Однако в Сказании о Борисе и Глебе эта традиционная цитата приобретает дополнительный смысл, так как весьма сложным и искусным образом встраивается в текст, соотносясь с его пространственной структурой (см. о ней [8, c. 22–23, 75–85]). Библейская цитата непосредственно предшествует прославлению Вышгорода как места упокоения мощей братьев. Души Бориса и Глеба возносятся в небо, к престолу Бога, а их тела, нетленные и не источающие смрада, положены в Вышгороде — городе, в чьей названии присутствует сема «вышина», «высота». Агиограф обыгрывает внутреннюю форму названия «Вышгород», наделяя этот город признаком избранности и славы, связанной со святыми братьями: «Блаженъ по истинѣ и высокъ паче всѣхъ градъ роусьскыихъ и вышии градъ. имыи въ себе таковое скровище. емоу же не тъчьнъ ни вьсь миръ по истине Вышегородъ нарече ся. вышии и превышии городъ всѣхъ» [12, c. 57, стб. 17б]. Непосредственно библейская цитата говорит о прославлении Бориса и Глеба чудесами в Вышгороде.
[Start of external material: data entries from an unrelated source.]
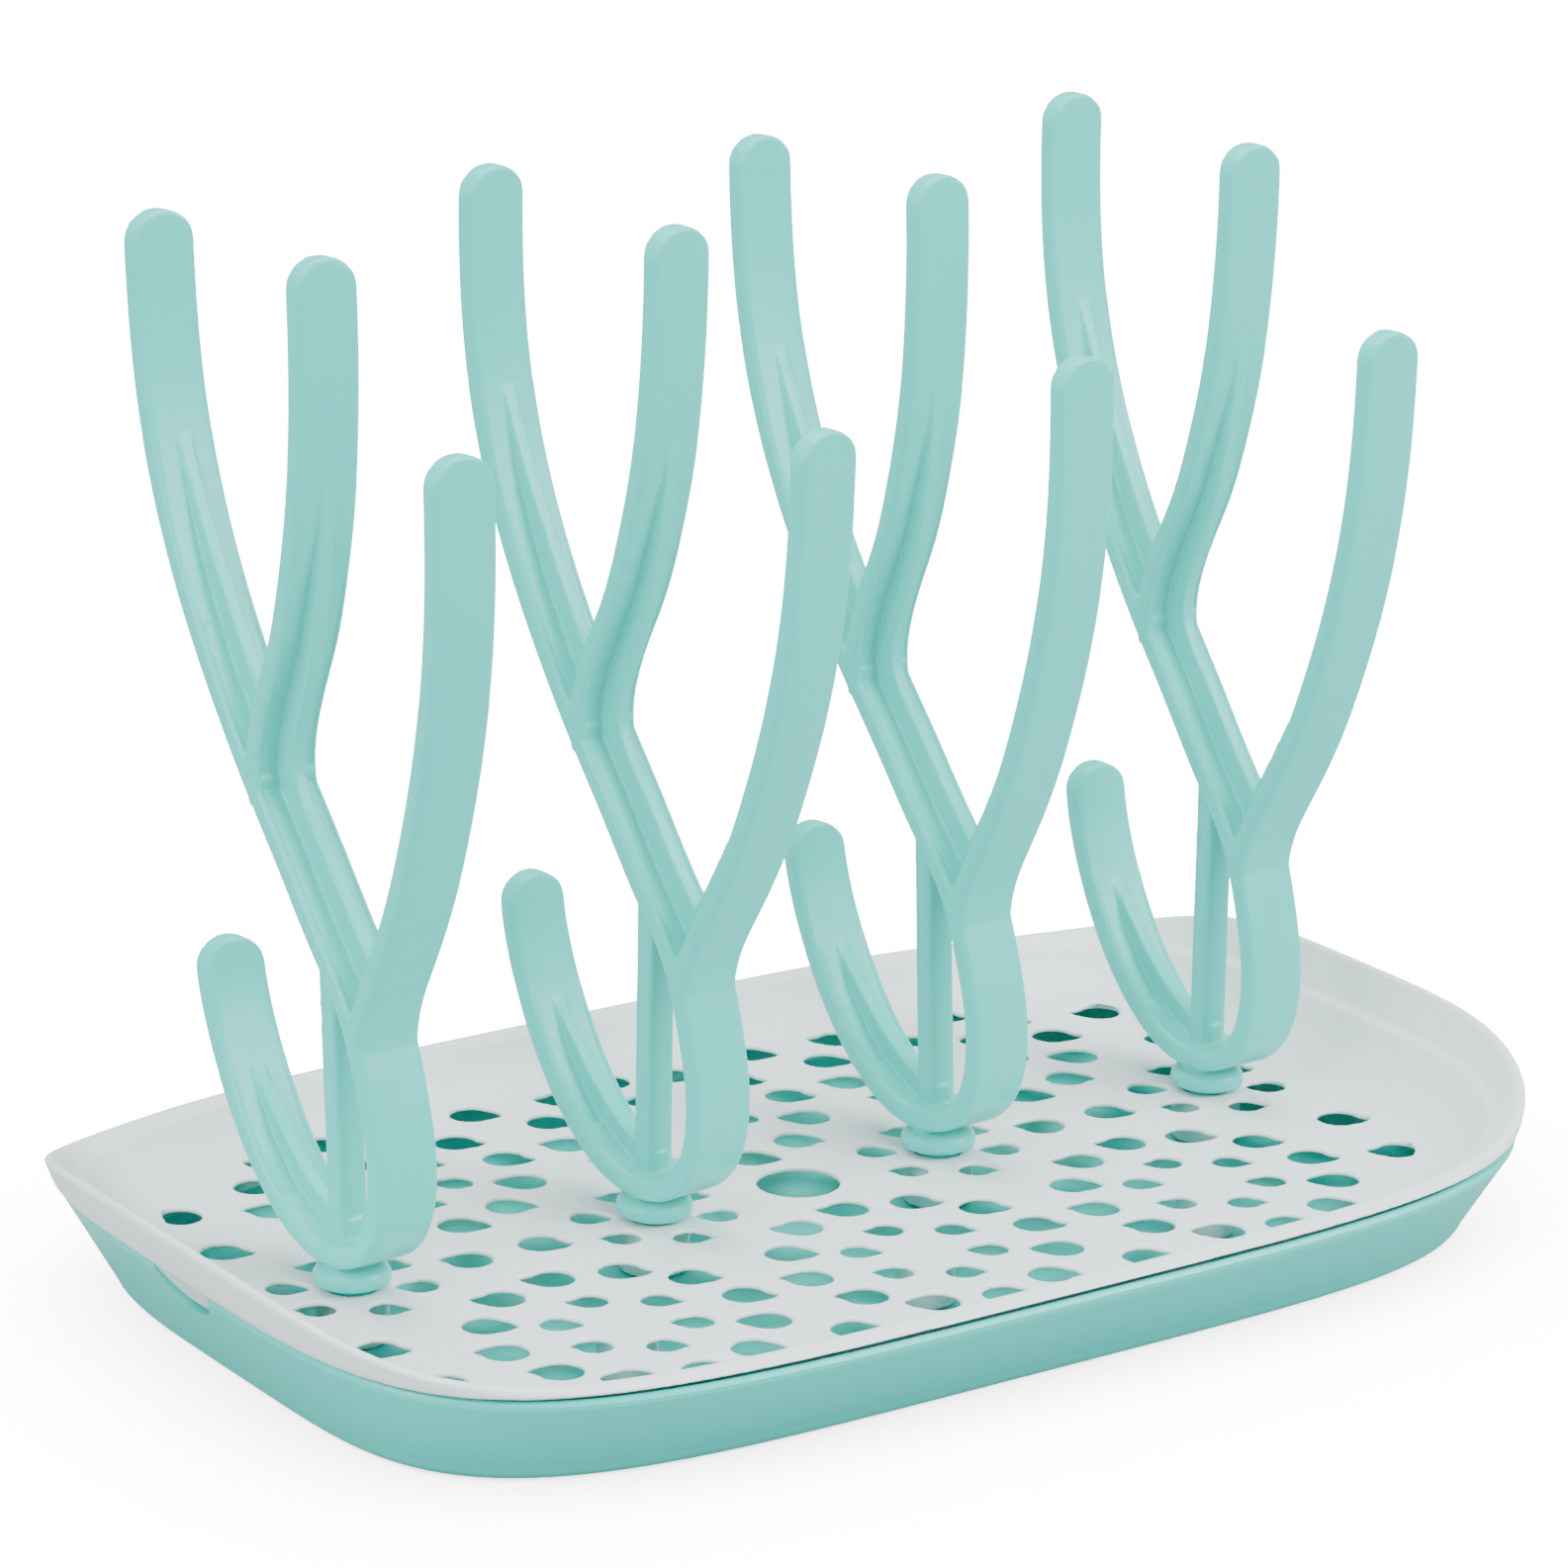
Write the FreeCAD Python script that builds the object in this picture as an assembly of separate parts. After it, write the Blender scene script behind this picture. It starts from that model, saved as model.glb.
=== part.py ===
import FreeCAD, Part
import math
import os

# Bottle drying rack, modelled in millimetres with +Z up.
# The origin is on the table under the middle of the tray, X runs along the row of
# branches, and Y runs from the front long side to the back one.
# The rack is six mouldings: a drip tray, a drain grate that lies in it, and four
# identical branches that stand in round sockets of the grate.

V = FreeCAD.Vector

# Driving dimensions
PITCH = 80.0                # distance between neighbouring branches
DOT_ROW_Y = 51.0            # the blind ring centres in front of and behind the row
TRAY_FLOOR_Z = 2.4          # top of the tray's floor
GRATE_FLOOR_Z = 15.0        # top of the grate's floor
GRATE_UNDER_Z = 13.75       # underside of the grate's floor
RIM_POWER = 4.0             # exponent of the squarish oval seen from above, at the rim
FOOT_POWER = 4.5            # the same at the foot, whose corners are squarer
RIM_POWER_Z = 19.0          # height where the outline has become the rim's
ARCH_POWER = 11.0           # how late the rim starts to rise towards the short ends
OUTLINE_POINTS = 96         # points that each closed outline is drawn through
OVERLAP = 0.5               # how far joined pieces run into each other
PAST = 1.0                  # how far cutters run past what they cut
WHOLE = 400.0               # longer than the rack

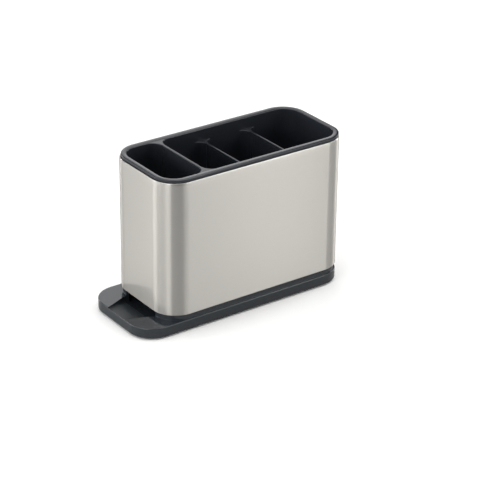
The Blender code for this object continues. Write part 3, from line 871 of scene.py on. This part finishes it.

Однако шире она соотносится и с обнаружением тела Глеба, поверженного или захороненного, оставленного убийцами в пустынном месте, в лесу. Святость отрастотерпца являют чудеса, в том числе световые: «видѣша свѣтъ и свѣщѣ в поустѣ мѣстѣ» [12, c. 55, стб. 16б]. Так и отыскивают мощи люди Ярослава Мудрого. И тело было «свѣтъло» [12, с. 55, стб. 16 в].

В связи со световой символикой Сказания и мотивом света в цитате может быть значимой неточность этой реминисценции. В евангельском речении нет лексемы «тьмьныя», которая образует внутри цитаты оппозицию свет – тьма. Эта оппозиция вписывается в более обширный контекст Сказания о Борисе и Глебе, где свет соотносится со святостью страстотерпцев, в то время как тьма характеризует братоубийцу-нечестивца Святополка и его приспешников. Вышгород, бывший резиденцией преступника и местом его совещания с исполнителями убийства, принадлежал миру тьмы как в символико-метафорическом, так и в реальном смысле, ибо ночной совет происходил ночью: Святополк «пришедъ Ввшегородоу ночь отаи призва Поутьшю и вышегородьскыѣ моужѣ» [12, с. 46, стб. 10б-10в]. Таким образом, Вышгород, бывший вместилищем тьмы и греха, становится обителью света и святости, обретая соответствие своему «высокому» имени.

Так цитата-топос получает в контексте памятника дополнительный смысл. Текст жития как бы реализует, материализует, развертывает смысл Христова речения, впитывает его в себя, проникается им. Здесь, как, по-видимому, и во многих других случаях, стремясь «"умножить", амплифицировать духовный смысл произведения», древнерусский книжник ставил не «убедить и привести человека к плодотворному действию» (эту функцию библейских цитат считает основной М. Гардзанити [2, c. 34–35]), но приблизить описываемые события к тексту Священного Писания, соотнести с Вечностью, прижать им дополнительный сакральный ореол.

[1] Как справедливо напоминает М. Гардзанити, реминисценции, обыкновенно определяемые исследователями как функциональные заимствования из Священного Писания, попадали в древнерусскую книжность чаще всего не из библейских книг, до 1499 года не сведенных в единый корпус, а из богослужебной практики и должны были восприниматься древнерусской аудиторией именно в таком контексте, и это обстоятельство должны учитывать медиевисты [2, c. 17–31, 192–193]. Однако исконная принадлежность фрагментов той или иной библейской книге акцентировалась на богослужении, к тому же они находились в составе богослужебных книг, содержащих библейские фрагменты (как Евангелие-апракос) и могли восприниматься еще и на этом фоне. Так или иначе, рассматриваемая цитата, являясь достаточно изолированным речением-афоризмом, по-видимому, не приобретает нового, особенного смысла в контексте церковной службы.

[2] В своей статье, посвященной функции цитат из Нового Завета в Сказании о Борисе и Глебе, В.И. Тузиков указывает на несостоятельность моего утверждения, что почитание князей (в том числе причисленных к лику святых как мученики) основывалось, в частности, на представлении о воплощении правителем полноты рода и земли, в чем князь оказывался до некоторой степени подобен Богочеловеку Христу [8, c. 110-111]. Как замечает В.И. Тузиков, это представление ни в коей мере не является каноническим и составители житий нигде не выражают его [11, 60–61]. Это возражение основано на недоразумении, на неверном понимании моей мысли: в моей работе речь идет о дохристианском по своим истокам языческом субстрате, создававшем предпосылки для формирования почитания (в христианской культуре он мог иметь неосознанный характер), а отнюдь не о рефлексии богословского рода. Именно указанное обстоятельство позволяет объяснить, почему из мирян в домонгольский период и в первые столетия монгольского были канонизированы только князья.